→ Exercise brief:
Repeat every line below exactly, word for word.

→ Dataset section:
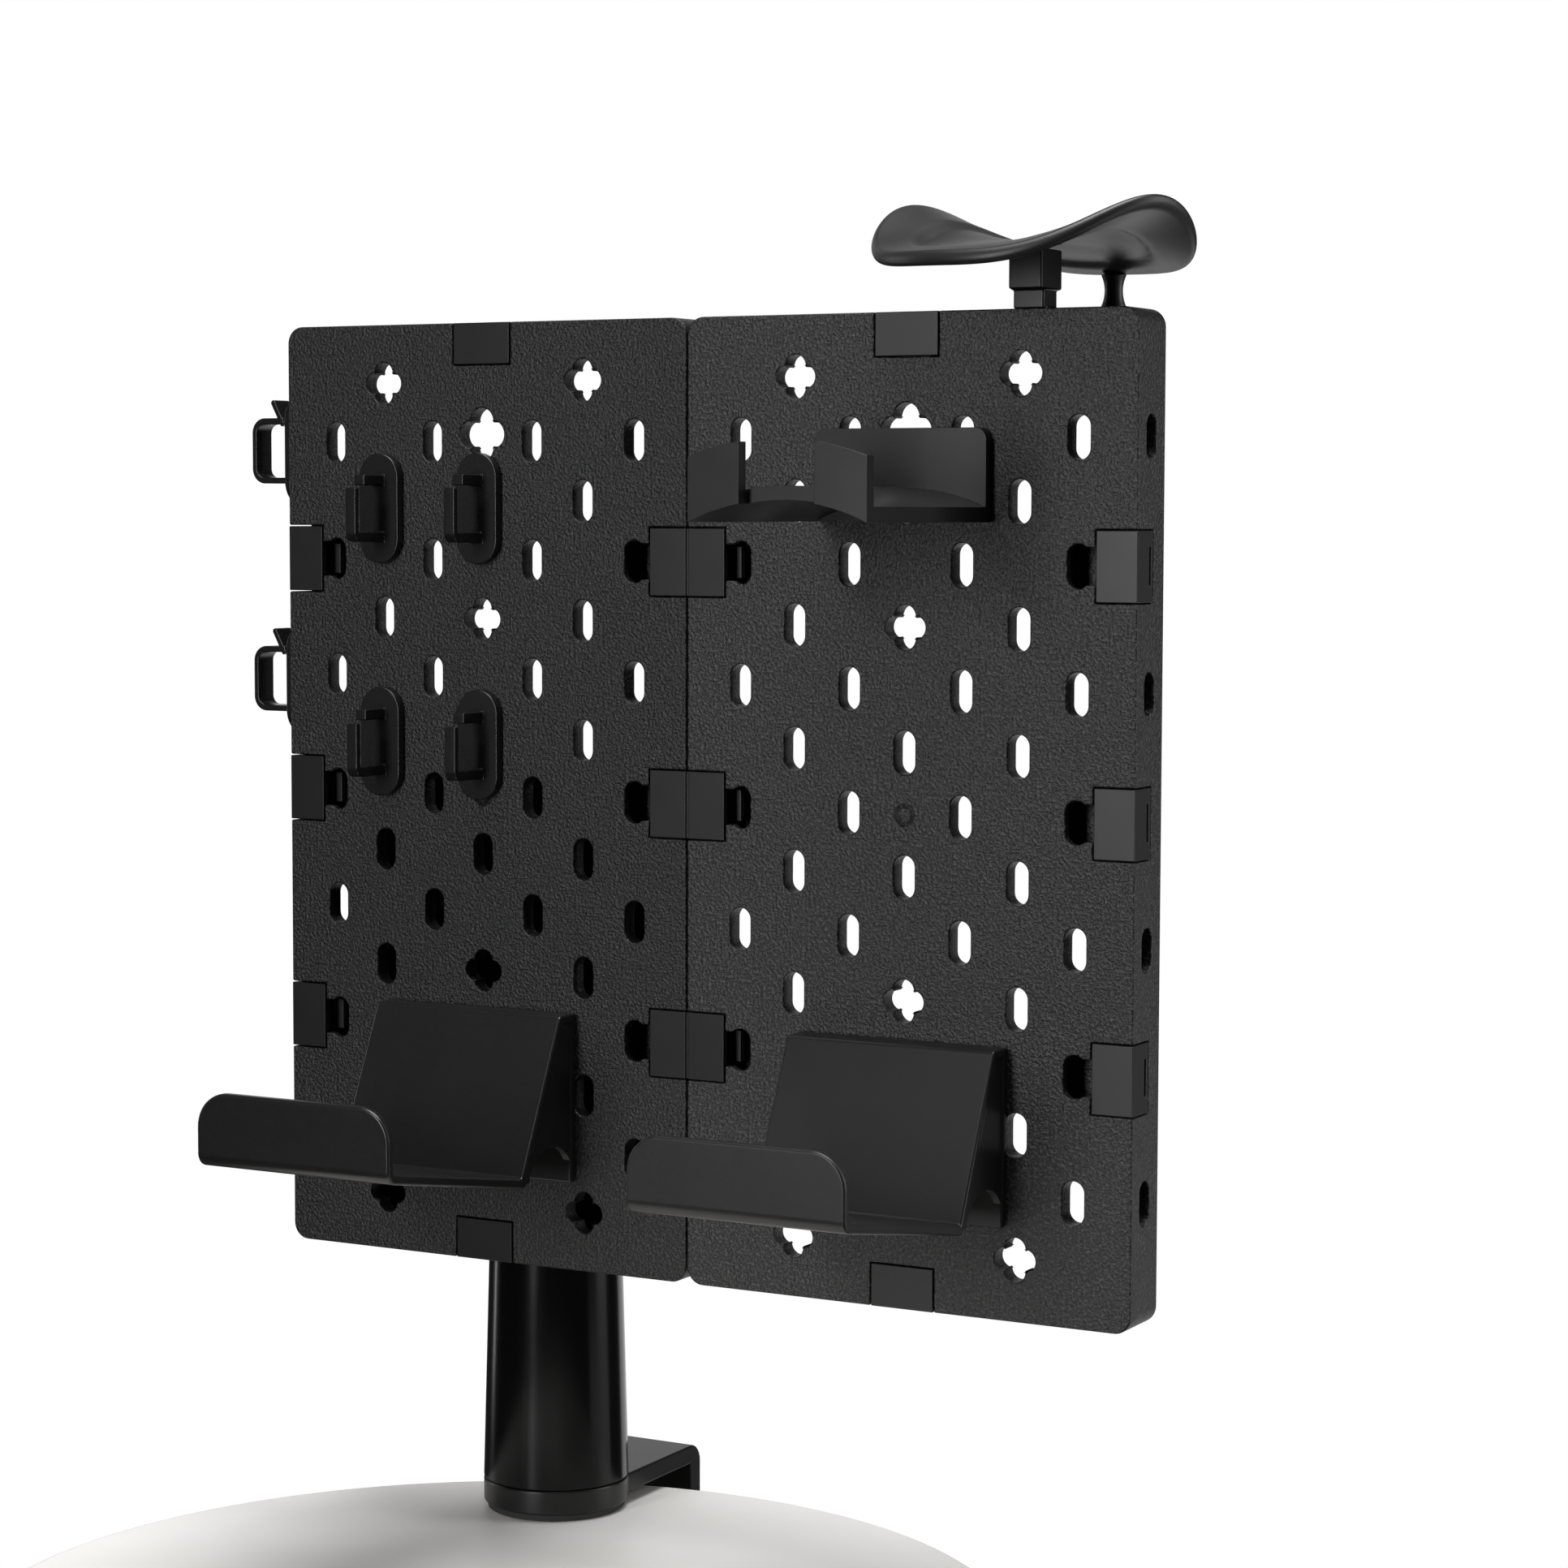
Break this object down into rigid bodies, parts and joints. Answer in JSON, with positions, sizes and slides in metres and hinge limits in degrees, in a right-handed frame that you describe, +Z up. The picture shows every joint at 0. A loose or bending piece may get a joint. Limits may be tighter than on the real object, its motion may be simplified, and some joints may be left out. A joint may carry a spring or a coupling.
{
  "type": "desk-clamp pegboard organiser",
  "caption": "Slotted pegboard panels on a swivelling desk-clamp post, with lift-off cable clips, angled device trays, an arched cradle and a saddle-shaped headphone rest.",
  "frame": {"origin": "desk face under the post axis: the underside of the clamp's upper pad", "axes": "+Z up along the post, -Y out of the board's slotted front, +X along the board to the viewer's right"},
  "size_m": [0.3081, 0.2032, 0.5214],
  "materials": {
    "panel": "fine-grained satin ABS",
    "cap": "smooth matte ABS",
    "plate": "matte black powder coat",
    "bracket": "satin black powder coat",
    "fastener": "zinc plated",
    "bush": "natural acetal",
    "tube": "satin black tube",
    "sleeve": "gloss black",
    "trim": "smooth black plastic",
    "clamp": "semi-gloss black",
    "pad": "matte rubber",
    "foot": "dark zinc",
    "screw": "bright zinc",
    "knob": "satin plastic",
    "clip": "semi-gloss plastic",
    "tray": "semi-gloss plastic",
    "cradle": "satin plastic",
    "rest": "satin plastic"
  },
  "bodies": {
    "base": {"core_tube": "tube", "core_plug": "trim", "stop_ring": "bracket", "stop_screw": "fastener", "post_sleeve": "sleeve", "sleeve_cap": "trim", "clamp_body": "clamp", "desk_pad": "pad", "post_bolt": "fastener", "lower_jaw": "clamp", "jaw_bolts": "fastener", "jaw_nut": "fastener"},
    "board": {"left_panel": "panel", "right_panel": "panel", "join_clip_top": "cap", "join_clip_middle": "cap", "join_clip_bottom": "cap", "cap_left_top": "cap", "cap_left_middle": "cap", "cap_left_bottom": "cap", "cap_right_top": "cap", "cap_right_middle": "cap", "cap_right_bottom": "cap", "cap_upper_left": "cap", "cap_upper_right": "cap", "cap_lower_left": "cap", "cap_lower_right": "cap", "mount_plate": "plate", "plate_screws": "fastener", "swivel_bracket": "bracket", "bracket_bolts": "fastener", "swivel_bush": "bush"},
    "foot": {"clamp_foot": "foot", "foot_pad": "pad"},
    "screw": {"clamp_screw": "screw", "clamp_knob": "knob"},
    "clip_1": {"cable_clip_1": "clip"},
    "clip_2": {"cable_clip_2": "clip"},
    "clip_3": {"cable_clip_3": "clip"},
    "clip_4": {"cable_clip_4": "clip"},
    "edge_1": {"edge_clip_1": "clip"},
    "edge_2": {"edge_clip_2": "clip"},
    "tray_l": {"tray_left": "tray"},
    "tray_r": {"tray_right": "tray"},
    "cradle_body": {"cradle": "cradle"},
    "rest_body": {"rest_post": "rest", "rest_saddle": "rest", "rest_peg": "rest"}
  },
  "joints": [
    {"name": "board_swivel", "type": "hinge", "parent": "base", "child": "board", "pos_m": [0, 0, 0.158], "axis": [0, 0, 1], "range_deg": [-90, 90]},
    {"name": "foot_slide", "type": "slide", "parent": "base", "child": "foot", "axis": [0, 0, 1], "range_m": [-0.029, 0.017]},
    {"name": "screw_turn", "type": "hinge", "parent": "foot", "child": "screw", "pos_m": [0, 0.01, -0.07], "axis": [0, 0, 1], "range_deg": [-3480, 2040]},
    {"name": "clip_1_lift", "type": "slide", "parent": "board", "child": "clip_1", "axis": [0, 0, 1], "range_m": [0, 0.0037]},
    {"name": "clip_2_lift", "type": "slide", "parent": "board", "child": "clip_2", "axis": [0, 0, 1], "range_m": [0, 0.0037]},
    {"name": "clip_3_lift", "type": "slide", "parent": "board", "child": "clip_3", "axis": [0, 0, 1], "range_m": [0, 0.0037]},
    {"name": "clip_4_lift", "type": "slide", "parent": "board", "child": "clip_4", "axis": [0, 0, 1], "range_m": [0, 0.0037]},
    {"name": "edge_1_lift", "type": "slide", "parent": "board", "child": "edge_1", "axis": [0, 0, 1], "range_m": [0, 0.0037]},
    {"name": "edge_2_lift", "type": "slide", "parent": "board", "child": "edge_2", "axis": [0, 0, 1], "range_m": [0, 0.0037]},
    {"name": "tray_l_lift", "type": "slide", "parent": "board", "child": "tray_l", "axis": [0, 0, 1], "range_m": [0, 0.0037]},
    {"name": "tray_r_lift", "type": "slide", "parent": "board", "child": "tray_r", "axis": [0, 0, 1], "range_m": [0, 0.0037]},
    {"name": "cradle_lift", "type": "slide", "parent": "board", "child": "cradle_body", "axis": [0, 0, 1], "range_m": [0, 0.0037]},
    {"name": "rest_lift", "type": "slide", "parent": "board", "child": "rest_body", "axis": [0, 0, 1], "range_m": [0, 0.01]}
  ],
  "couplings": [
    {"joint": "screw_turn", "follows": "foot_slide", "rad_per_m": 2094.4}
  ]
}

→ Exercise solution:
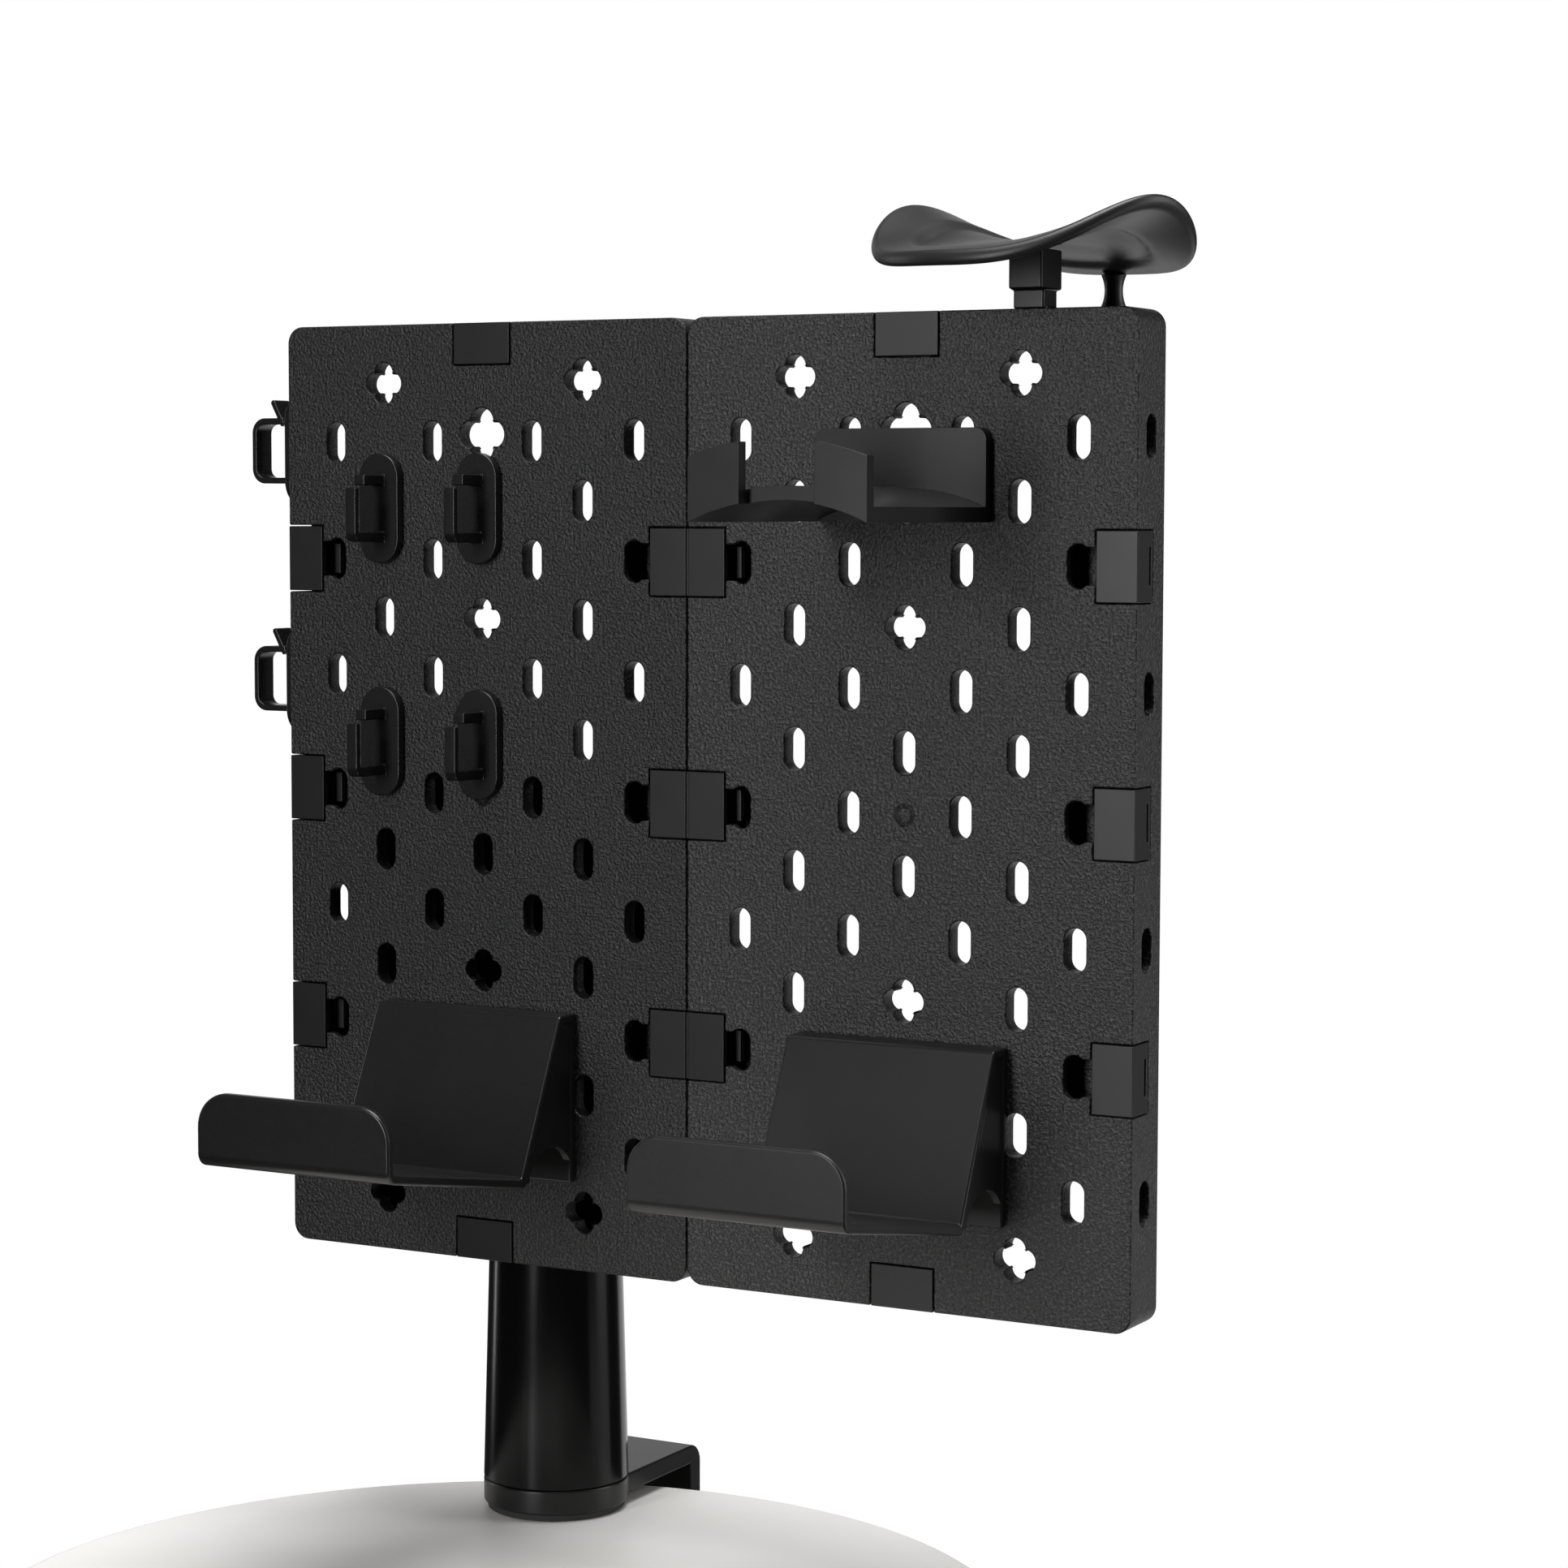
Break this object down into rigid bodies, parts and joints. Answer in JSON, with positions, sizes and slides in metres and hinge limits in degrees, in a right-handed frame that you describe, +Z up. The picture shows every joint at 0. A loose or bending piece may get a joint. Limits may be tighter than on the real object, its motion may be simplified, and some joints may be left out. A joint may carry a spring or a coupling.
{
  "type": "desk-clamp pegboard organiser",
  "caption": "Slotted pegboard panels on a swivelling desk-clamp post, with lift-off cable clips, angled device trays, an arched cradle and a saddle-shaped headphone rest.",
  "frame": {"origin": "desk face under the post axis: the underside of the clamp's upper pad", "axes": "+Z up along the post, -Y out of the board's slotted front, +X along the board to the viewer's right"},
  "size_m": [0.3081, 0.2032, 0.5214],
  "materials": {
    "panel": "fine-grained satin ABS",
    "cap": "smooth matte ABS",
    "plate": "matte black powder coat",
    "bracket": "satin black powder coat",
    "fastener": "zinc plated",
    "bush": "natural acetal",
    "tube": "satin black tube",
    "sleeve": "gloss black",
    "trim": "smooth black plastic",
    "clamp": "semi-gloss black",
    "pad": "matte rubber",
    "foot": "dark zinc",
    "screw": "bright zinc",
    "knob": "satin plastic",
    "clip": "semi-gloss plastic",
    "tray": "semi-gloss plastic",
    "cradle": "satin plastic",
    "rest": "satin plastic"
  },
  "bodies": {
    "base": {"core_tube": "tube", "core_plug": "trim", "stop_ring": "bracket", "stop_screw": "fastener", "post_sleeve": "sleeve", "sleeve_cap": "trim", "clamp_body": "clamp", "desk_pad": "pad", "post_bolt": "fastener", "lower_jaw": "clamp", "jaw_bolts": "fastener", "jaw_nut": "fastener"},
    "board": {"left_panel": "panel", "right_panel": "panel", "join_clip_top": "cap", "join_clip_middle": "cap", "join_clip_bottom": "cap", "cap_left_top": "cap", "cap_left_middle": "cap", "cap_left_bottom": "cap", "cap_right_top": "cap", "cap_right_middle": "cap", "cap_right_bottom": "cap", "cap_upper_left": "cap", "cap_upper_right": "cap", "cap_lower_left": "cap", "cap_lower_right": "cap", "mount_plate": "plate", "plate_screws": "fastener", "swivel_bracket": "bracket", "bracket_bolts": "fastener", "swivel_bush": "bush"},
    "foot": {"clamp_foot": "foot", "foot_pad": "pad"},
    "screw": {"clamp_screw": "screw", "clamp_knob": "knob"},
    "clip_1": {"cable_clip_1": "clip"},
    "clip_2": {"cable_clip_2": "clip"},
    "clip_3": {"cable_clip_3": "clip"},
    "clip_4": {"cable_clip_4": "clip"},
    "edge_1": {"edge_clip_1": "clip"},
    "edge_2": {"edge_clip_2": "clip"},
    "tray_l": {"tray_left": "tray"},
    "tray_r": {"tray_right": "tray"},
    "cradle_body": {"cradle": "cradle"},
    "rest_body": {"rest_post": "rest", "rest_saddle": "rest", "rest_peg": "rest"}
  },
  "joints": [
    {"name": "board_swivel", "type": "hinge", "parent": "base", "child": "board", "pos_m": [0, 0, 0.158], "axis": [0, 0, 1], "range_deg": [-90, 90]},
    {"name": "foot_slide", "type": "slide", "parent": "base", "child": "foot", "axis": [0, 0, 1], "range_m": [-0.029, 0.017]},
    {"name": "screw_turn", "type": "hinge", "parent": "foot", "child": "screw", "pos_m": [0, 0.01, -0.07], "axis": [0, 0, 1], "range_deg": [-3480, 2040]},
    {"name": "clip_1_lift", "type": "slide", "parent": "board", "child": "clip_1", "axis": [0, 0, 1], "range_m": [0, 0.0037]},
    {"name": "clip_2_lift", "type": "slide", "parent": "board", "child": "clip_2", "axis": [0, 0, 1], "range_m": [0, 0.0037]},
    {"name": "clip_3_lift", "type": "slide", "parent": "board", "child": "clip_3", "axis": [0, 0, 1], "range_m": [0, 0.0037]},
    {"name": "clip_4_lift", "type": "slide", "parent": "board", "child": "clip_4", "axis": [0, 0, 1], "range_m": [0, 0.0037]},
    {"name": "edge_1_lift", "type": "slide", "parent": "board", "child": "edge_1", "axis": [0, 0, 1], "range_m": [0, 0.0037]},
    {"name": "edge_2_lift", "type": "slide", "parent": "board", "child": "edge_2", "axis": [0, 0, 1], "range_m": [0, 0.0037]},
    {"name": "tray_l_lift", "type": "slide", "parent": "board", "child": "tray_l", "axis": [0, 0, 1], "range_m": [0, 0.0037]},
    {"name": "tray_r_lift", "type": "slide", "parent": "board", "child": "tray_r", "axis": [0, 0, 1], "range_m": [0, 0.0037]},
    {"name": "cradle_lift", "type": "slide", "parent": "board", "child": "cradle_body", "axis": [0, 0, 1], "range_m": [0, 0.0037]},
    {"name": "rest_lift", "type": "slide", "parent": "board", "child": "rest_body", "axis": [0, 0, 1], "range_m": [0, 0.01]}
  ],
  "couplings": [
    {"joint": "screw_turn", "follows": "foot_slide", "rad_per_m": 2094.4}
  ]
}